** BEGIN Dataset section **

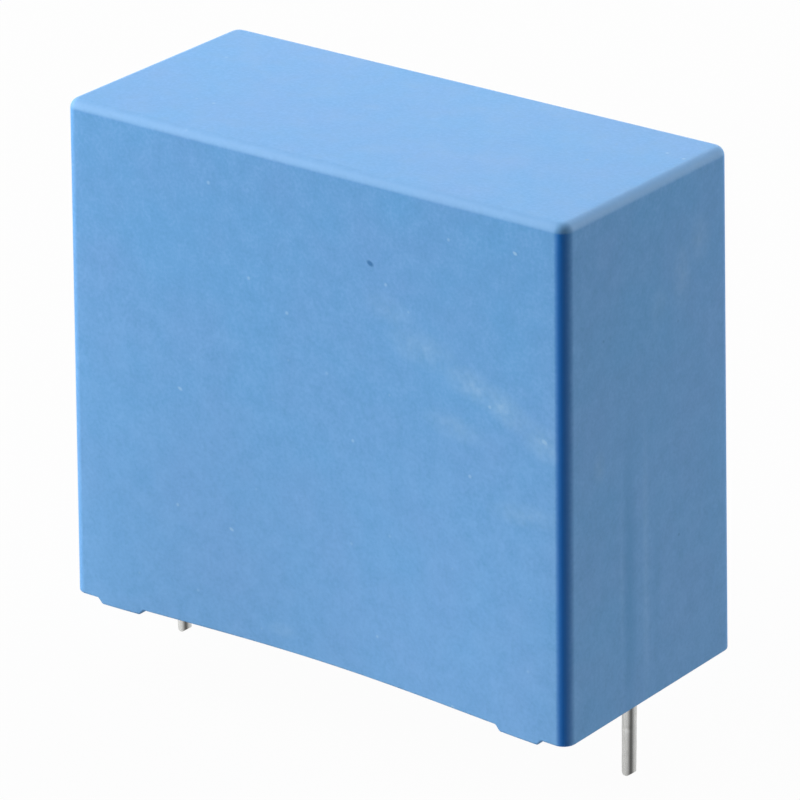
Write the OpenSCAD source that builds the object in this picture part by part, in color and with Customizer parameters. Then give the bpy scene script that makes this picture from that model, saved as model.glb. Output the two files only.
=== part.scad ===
// Box film capacitor for a printed circuit board.
// A moulded case, open underneath, holds a flattened film winding whose metal-sprayed ends are
// welded to two wire leads. Cast resin fills the case and seals it.
// Millimetres. +Z is up, the board's surface is the plane Z = 0, and the leads lie along X.

/* [Leads] */
// Distance between the two leads, centre to centre
lead_pitch = 37.5; // [27.5:1:52.5]
// Diameter of the lead wire
lead_d = 1.0; // [0.6:0.1:1.2]
// Length of the leads below the board's surface
lead_length = 5.6; // [3:0.1:25]

/* [Case] */
// From a lead's centre line to the end of the case
end_margin = 1.75; // [1.75:0.25:3]
// Width of the case at its open side
case_width = 18.8; // [13:0.1:22]
// Height of the case above the board, feet included
case_height = 35.7; // [26:0.1:50]
// Wall thickness
wall = 0.8; // [0.6:0.1:1]
// Thickness of the closed top
top_wall = 1.2; // [0.8:0.1:2]
// Moulding draft of every wall, in degrees
draft = 0.7; // [0.3:0.1:1.2]
// Radius of the four upright edges
corner_r = 0.9; // [0.6:0.1:1.6]
// Radius round the closed top
top_r = 0.65; // [0.4:0.05:1.2]
// How far the resin's shrinkage draws in the middle of each long wall, at the open side
bow = 1.0; // [0:0.1:1.4]

/* [Feet] */
// Height of the feet that hold the rim off the board
foot_height = 0.4; // [0.3:0.05:1]
// Length of a foot's sole
foot_length = 3.1; // [2:0.1:5]
// From the end of the case to the sole
foot_start = 2.4; // [1.5:0.1:4]

/* [Filling] */
// Depth of the resin's surface inside the rim
resin_recess = 0.9; // [0.6:0.1:1.5]
// How far the resin creeps down the walls and the leads
meniscus = 0.5; // [0.2:0.05:0.6]
// Thickness of the metal sprayed on each end of the winding
spray_thick = 0.7; // [0.4:0.1:1]

/* [Hidden] */
$fn = 64;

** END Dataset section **

### Work required
List the lines of the material in which the word "that" occurs.

### Worked solution
Write the OpenSCAD source that builds the object in this picture part by part, in color and with Customizer parameters. Then give the bpy scene script that makes this picture from that model, saved as model.glb. Output the two files only.
// Height of the feet that hold the rim off the board